◆ **Problem description**
Restate verbatim the lines between the one holding "Continue the Blender" and the one holding "(CABINET_BOTTOM - GLAND_BOX_HEIGHT, CABINET_BOTTOM", both included, and no others.

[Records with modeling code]
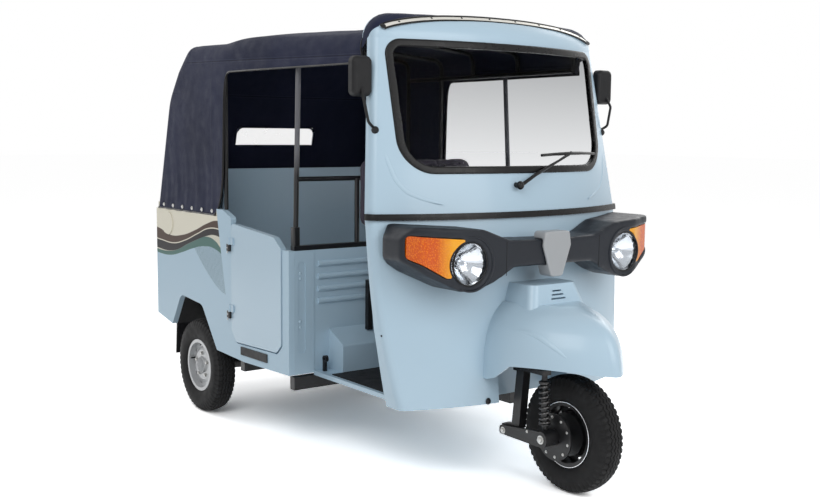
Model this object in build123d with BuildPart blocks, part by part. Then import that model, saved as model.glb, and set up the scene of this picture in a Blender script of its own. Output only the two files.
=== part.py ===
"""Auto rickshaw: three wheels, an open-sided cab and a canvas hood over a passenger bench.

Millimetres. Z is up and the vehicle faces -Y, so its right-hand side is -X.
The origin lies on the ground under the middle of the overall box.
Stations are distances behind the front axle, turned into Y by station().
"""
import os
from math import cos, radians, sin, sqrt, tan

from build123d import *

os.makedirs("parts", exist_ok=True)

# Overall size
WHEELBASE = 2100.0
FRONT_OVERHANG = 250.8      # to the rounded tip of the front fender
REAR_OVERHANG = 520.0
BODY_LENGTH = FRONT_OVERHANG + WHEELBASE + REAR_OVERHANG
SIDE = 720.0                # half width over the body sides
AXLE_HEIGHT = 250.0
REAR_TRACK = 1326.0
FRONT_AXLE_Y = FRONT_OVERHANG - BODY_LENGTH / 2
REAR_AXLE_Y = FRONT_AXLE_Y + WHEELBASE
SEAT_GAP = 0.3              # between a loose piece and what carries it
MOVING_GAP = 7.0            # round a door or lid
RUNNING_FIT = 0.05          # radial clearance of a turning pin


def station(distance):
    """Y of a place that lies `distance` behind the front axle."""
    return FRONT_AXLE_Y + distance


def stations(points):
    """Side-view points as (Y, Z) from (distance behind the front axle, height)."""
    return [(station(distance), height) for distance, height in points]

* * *

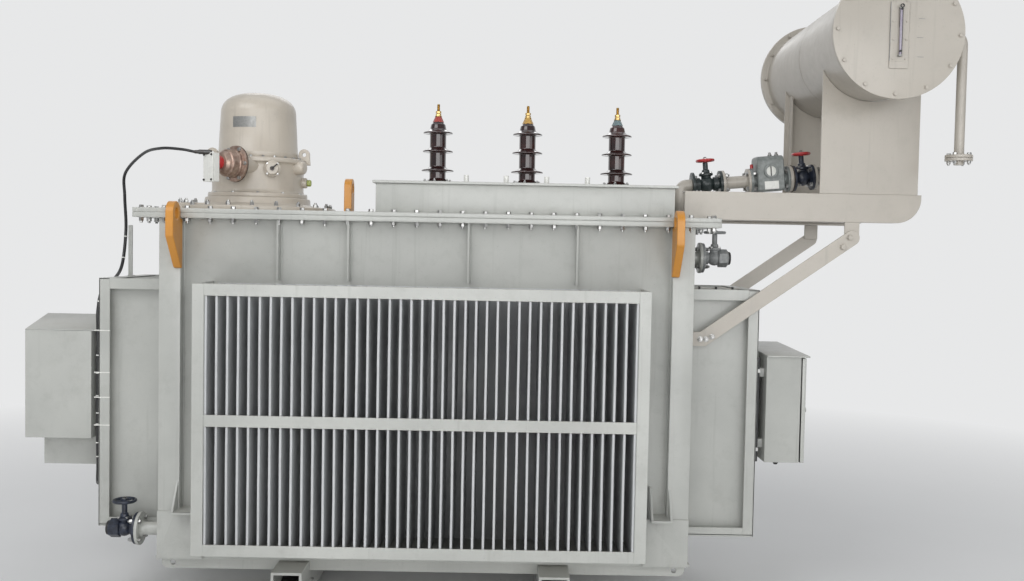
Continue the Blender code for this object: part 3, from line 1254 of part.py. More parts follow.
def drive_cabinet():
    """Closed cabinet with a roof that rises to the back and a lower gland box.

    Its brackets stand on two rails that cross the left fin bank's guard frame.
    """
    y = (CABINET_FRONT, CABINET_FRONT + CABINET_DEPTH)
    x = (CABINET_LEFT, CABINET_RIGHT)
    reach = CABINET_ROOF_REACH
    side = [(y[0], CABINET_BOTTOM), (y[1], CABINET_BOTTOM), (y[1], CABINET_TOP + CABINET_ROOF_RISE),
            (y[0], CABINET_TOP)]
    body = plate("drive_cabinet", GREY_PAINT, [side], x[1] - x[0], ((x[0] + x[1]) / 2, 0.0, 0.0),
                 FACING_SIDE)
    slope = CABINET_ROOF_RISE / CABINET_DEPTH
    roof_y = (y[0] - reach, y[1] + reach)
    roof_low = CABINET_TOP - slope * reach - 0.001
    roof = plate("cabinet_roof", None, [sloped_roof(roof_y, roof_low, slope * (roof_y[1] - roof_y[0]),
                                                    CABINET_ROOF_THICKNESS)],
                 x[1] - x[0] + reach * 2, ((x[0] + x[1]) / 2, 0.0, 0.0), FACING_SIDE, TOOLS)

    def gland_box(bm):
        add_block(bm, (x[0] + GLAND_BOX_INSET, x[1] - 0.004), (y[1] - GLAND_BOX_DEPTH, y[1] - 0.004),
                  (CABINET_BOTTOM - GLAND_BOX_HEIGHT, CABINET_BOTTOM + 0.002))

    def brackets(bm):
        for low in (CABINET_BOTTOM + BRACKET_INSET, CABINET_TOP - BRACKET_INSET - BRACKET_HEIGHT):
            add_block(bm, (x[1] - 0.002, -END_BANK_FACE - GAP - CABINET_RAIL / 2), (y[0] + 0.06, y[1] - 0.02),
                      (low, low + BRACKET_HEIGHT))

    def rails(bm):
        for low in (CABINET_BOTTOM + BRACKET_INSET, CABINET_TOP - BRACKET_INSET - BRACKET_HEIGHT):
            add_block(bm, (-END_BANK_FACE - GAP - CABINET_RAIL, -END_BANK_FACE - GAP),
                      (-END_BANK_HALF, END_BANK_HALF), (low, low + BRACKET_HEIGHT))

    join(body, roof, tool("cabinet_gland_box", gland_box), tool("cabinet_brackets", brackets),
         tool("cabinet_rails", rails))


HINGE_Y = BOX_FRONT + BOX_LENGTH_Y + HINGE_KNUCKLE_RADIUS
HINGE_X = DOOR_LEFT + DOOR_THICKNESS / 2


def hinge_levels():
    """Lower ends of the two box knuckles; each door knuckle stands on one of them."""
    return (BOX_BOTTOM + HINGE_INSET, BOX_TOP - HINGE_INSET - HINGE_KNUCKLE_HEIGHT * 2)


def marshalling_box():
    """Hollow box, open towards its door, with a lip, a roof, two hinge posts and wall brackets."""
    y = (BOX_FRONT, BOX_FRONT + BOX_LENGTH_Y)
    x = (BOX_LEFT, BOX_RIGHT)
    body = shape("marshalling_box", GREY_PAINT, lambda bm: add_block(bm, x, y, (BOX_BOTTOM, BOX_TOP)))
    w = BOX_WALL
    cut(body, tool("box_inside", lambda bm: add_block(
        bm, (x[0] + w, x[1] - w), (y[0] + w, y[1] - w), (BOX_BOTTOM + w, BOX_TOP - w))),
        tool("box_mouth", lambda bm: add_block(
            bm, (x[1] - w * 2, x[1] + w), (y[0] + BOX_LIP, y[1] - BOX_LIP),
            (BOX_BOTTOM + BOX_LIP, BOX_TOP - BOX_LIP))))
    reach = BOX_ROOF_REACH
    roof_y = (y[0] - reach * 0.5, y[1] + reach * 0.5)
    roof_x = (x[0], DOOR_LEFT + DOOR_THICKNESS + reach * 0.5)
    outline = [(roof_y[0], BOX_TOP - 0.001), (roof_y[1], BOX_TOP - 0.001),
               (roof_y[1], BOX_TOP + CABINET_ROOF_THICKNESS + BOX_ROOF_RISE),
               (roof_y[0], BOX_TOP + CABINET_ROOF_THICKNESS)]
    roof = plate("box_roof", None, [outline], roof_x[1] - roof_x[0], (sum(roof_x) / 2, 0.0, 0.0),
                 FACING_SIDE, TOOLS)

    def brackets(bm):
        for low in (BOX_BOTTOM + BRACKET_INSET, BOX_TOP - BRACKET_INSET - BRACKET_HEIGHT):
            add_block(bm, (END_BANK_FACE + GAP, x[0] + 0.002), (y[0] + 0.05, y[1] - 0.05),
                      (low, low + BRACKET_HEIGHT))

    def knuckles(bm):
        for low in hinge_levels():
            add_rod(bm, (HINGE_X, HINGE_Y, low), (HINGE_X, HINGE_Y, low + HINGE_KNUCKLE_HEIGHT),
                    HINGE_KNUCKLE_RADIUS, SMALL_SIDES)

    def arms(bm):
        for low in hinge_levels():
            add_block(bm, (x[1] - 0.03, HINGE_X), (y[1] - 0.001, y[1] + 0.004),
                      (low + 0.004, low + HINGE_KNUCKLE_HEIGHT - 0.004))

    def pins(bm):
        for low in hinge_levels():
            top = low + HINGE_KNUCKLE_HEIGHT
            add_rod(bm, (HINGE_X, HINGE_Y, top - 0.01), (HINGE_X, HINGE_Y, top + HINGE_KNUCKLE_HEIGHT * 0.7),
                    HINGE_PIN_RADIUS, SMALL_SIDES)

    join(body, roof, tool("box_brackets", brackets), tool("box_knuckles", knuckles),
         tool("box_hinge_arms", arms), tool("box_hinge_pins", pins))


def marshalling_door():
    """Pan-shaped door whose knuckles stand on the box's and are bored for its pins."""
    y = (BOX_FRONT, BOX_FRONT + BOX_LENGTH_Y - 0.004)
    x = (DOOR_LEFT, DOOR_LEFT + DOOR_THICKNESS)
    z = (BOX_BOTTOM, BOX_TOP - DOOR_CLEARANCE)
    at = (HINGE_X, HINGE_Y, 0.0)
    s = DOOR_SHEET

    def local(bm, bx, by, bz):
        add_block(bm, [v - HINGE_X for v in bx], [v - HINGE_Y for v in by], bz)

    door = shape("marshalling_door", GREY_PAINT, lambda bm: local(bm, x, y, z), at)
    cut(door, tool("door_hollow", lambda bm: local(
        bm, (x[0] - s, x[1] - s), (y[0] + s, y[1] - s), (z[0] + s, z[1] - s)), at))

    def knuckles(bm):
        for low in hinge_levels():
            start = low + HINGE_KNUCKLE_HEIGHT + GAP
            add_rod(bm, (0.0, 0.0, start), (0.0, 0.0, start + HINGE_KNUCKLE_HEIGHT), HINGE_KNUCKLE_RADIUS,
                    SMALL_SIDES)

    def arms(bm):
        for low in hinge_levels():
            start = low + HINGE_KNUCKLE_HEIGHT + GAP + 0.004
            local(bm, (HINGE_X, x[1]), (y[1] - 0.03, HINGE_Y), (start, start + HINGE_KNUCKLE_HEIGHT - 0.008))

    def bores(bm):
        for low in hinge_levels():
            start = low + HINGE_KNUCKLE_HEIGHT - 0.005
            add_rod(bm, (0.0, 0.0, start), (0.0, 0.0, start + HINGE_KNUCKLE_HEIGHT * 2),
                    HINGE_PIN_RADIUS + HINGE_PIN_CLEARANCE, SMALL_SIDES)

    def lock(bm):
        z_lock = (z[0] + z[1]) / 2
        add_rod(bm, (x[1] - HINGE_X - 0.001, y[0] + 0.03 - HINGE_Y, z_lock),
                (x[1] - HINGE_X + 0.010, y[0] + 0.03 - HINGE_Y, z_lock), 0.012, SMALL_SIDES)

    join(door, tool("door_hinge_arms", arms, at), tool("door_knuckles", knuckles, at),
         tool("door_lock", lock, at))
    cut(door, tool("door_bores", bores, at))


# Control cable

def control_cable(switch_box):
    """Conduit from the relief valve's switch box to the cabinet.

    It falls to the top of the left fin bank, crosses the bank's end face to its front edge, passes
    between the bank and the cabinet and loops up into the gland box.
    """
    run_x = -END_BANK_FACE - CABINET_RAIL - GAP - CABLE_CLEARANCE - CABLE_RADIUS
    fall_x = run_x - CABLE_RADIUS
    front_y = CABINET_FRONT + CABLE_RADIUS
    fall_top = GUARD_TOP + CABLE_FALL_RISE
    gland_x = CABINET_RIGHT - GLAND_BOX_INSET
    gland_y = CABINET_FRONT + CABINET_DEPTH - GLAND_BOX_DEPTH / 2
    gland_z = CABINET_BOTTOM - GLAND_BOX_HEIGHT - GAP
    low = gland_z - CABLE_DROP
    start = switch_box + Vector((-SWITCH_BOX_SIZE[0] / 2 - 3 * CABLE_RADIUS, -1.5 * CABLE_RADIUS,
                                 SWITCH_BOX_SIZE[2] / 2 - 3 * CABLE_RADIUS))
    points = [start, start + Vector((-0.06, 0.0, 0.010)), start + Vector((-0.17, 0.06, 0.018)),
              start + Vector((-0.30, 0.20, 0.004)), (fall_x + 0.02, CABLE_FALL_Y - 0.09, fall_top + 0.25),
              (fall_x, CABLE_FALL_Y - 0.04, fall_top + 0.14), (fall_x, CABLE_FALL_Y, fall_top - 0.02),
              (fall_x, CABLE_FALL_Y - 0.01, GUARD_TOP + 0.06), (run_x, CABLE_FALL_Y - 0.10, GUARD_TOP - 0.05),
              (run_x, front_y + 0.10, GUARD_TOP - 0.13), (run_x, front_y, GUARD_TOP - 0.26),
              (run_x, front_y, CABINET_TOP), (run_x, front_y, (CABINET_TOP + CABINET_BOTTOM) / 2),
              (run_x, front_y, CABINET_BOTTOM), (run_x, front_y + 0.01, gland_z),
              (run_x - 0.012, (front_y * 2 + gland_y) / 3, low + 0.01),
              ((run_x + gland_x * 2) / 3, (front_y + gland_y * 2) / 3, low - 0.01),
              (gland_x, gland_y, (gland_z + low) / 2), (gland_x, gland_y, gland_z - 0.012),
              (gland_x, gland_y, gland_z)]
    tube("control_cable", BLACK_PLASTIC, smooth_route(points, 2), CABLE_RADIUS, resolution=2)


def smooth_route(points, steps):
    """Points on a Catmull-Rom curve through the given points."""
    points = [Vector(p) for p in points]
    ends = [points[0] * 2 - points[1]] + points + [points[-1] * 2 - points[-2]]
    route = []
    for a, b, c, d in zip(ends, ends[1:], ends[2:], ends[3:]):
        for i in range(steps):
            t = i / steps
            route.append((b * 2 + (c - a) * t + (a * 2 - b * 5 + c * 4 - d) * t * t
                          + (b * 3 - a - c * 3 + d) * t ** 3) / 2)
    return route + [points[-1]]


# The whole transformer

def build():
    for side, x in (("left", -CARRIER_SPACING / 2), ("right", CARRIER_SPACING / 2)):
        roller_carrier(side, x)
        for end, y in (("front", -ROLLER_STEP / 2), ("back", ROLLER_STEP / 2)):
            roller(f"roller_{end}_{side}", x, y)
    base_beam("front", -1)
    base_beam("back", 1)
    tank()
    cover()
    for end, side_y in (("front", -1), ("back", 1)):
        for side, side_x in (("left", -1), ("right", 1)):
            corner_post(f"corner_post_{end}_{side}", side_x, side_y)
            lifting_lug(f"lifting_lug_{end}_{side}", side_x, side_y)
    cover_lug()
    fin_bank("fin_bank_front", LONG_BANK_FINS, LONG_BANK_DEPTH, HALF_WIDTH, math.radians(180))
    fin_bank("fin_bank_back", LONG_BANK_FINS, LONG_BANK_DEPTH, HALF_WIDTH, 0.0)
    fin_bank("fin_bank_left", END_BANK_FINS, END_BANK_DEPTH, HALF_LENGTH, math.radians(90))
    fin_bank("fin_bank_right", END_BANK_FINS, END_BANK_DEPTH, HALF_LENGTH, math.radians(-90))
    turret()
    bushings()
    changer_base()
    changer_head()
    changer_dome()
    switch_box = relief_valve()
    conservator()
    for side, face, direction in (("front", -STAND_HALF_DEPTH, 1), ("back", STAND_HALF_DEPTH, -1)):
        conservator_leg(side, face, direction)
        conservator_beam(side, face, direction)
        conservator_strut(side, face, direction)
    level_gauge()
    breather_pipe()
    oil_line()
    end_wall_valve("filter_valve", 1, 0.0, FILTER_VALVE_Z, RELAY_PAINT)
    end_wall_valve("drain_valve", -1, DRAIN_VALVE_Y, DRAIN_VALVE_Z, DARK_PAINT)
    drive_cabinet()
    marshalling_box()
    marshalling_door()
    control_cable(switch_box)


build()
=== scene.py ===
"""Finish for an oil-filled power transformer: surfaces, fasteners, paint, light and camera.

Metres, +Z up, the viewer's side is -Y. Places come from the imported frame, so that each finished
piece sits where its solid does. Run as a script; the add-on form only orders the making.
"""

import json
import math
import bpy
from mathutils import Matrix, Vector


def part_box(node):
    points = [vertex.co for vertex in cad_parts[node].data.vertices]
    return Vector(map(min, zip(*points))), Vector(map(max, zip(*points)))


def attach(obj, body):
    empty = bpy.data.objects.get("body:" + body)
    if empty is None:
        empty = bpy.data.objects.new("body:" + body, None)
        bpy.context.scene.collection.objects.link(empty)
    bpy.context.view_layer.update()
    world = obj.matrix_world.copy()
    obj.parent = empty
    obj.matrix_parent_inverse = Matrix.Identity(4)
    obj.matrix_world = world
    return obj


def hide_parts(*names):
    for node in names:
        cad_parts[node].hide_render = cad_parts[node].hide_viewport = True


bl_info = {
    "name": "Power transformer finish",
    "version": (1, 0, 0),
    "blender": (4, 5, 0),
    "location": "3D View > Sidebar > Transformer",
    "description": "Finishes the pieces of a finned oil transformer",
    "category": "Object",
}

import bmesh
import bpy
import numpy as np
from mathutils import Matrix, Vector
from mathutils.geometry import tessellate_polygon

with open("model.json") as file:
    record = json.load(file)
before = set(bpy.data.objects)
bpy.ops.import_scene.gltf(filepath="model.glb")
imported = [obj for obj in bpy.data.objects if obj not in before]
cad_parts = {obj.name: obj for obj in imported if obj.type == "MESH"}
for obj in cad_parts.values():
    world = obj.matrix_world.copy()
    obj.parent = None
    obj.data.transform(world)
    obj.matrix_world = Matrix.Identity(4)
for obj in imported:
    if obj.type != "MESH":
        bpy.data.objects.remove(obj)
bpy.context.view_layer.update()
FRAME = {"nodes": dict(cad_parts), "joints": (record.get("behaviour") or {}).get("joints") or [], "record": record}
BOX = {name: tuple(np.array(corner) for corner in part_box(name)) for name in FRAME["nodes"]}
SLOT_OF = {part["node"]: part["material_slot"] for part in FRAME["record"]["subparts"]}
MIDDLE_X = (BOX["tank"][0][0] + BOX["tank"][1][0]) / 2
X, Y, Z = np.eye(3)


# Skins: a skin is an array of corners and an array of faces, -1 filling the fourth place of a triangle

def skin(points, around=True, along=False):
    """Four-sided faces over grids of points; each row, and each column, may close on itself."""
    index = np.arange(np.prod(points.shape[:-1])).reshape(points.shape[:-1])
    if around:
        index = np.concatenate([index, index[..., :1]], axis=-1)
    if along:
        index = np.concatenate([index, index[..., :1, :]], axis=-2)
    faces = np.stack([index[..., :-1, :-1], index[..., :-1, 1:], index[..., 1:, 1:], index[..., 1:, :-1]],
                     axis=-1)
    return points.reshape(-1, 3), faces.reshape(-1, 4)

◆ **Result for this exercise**
Continue the Blender code for this object: part 3, from line 1254 of part.py. More parts follow.
def drive_cabinet():
    """Closed cabinet with a roof that rises to the back and a lower gland box.

    Its brackets stand on two rails that cross the left fin bank's guard frame.
    """
    y = (CABINET_FRONT, CABINET_FRONT + CABINET_DEPTH)
    x = (CABINET_LEFT, CABINET_RIGHT)
    reach = CABINET_ROOF_REACH
    side = [(y[0], CABINET_BOTTOM), (y[1], CABINET_BOTTOM), (y[1], CABINET_TOP + CABINET_ROOF_RISE),
            (y[0], CABINET_TOP)]
    body = plate("drive_cabinet", GREY_PAINT, [side], x[1] - x[0], ((x[0] + x[1]) / 2, 0.0, 0.0),
                 FACING_SIDE)
    slope = CABINET_ROOF_RISE / CABINET_DEPTH
    roof_y = (y[0] - reach, y[1] + reach)
    roof_low = CABINET_TOP - slope * reach - 0.001
    roof = plate("cabinet_roof", None, [sloped_roof(roof_y, roof_low, slope * (roof_y[1] - roof_y[0]),
                                                    CABINET_ROOF_THICKNESS)],
                 x[1] - x[0] + reach * 2, ((x[0] + x[1]) / 2, 0.0, 0.0), FACING_SIDE, TOOLS)

    def gland_box(bm):
        add_block(bm, (x[0] + GLAND_BOX_INSET, x[1] - 0.004), (y[1] - GLAND_BOX_DEPTH, y[1] - 0.004),
                  (CABINET_BOTTOM - GLAND_BOX_HEIGHT, CABINET_BOTTOM + 0.002))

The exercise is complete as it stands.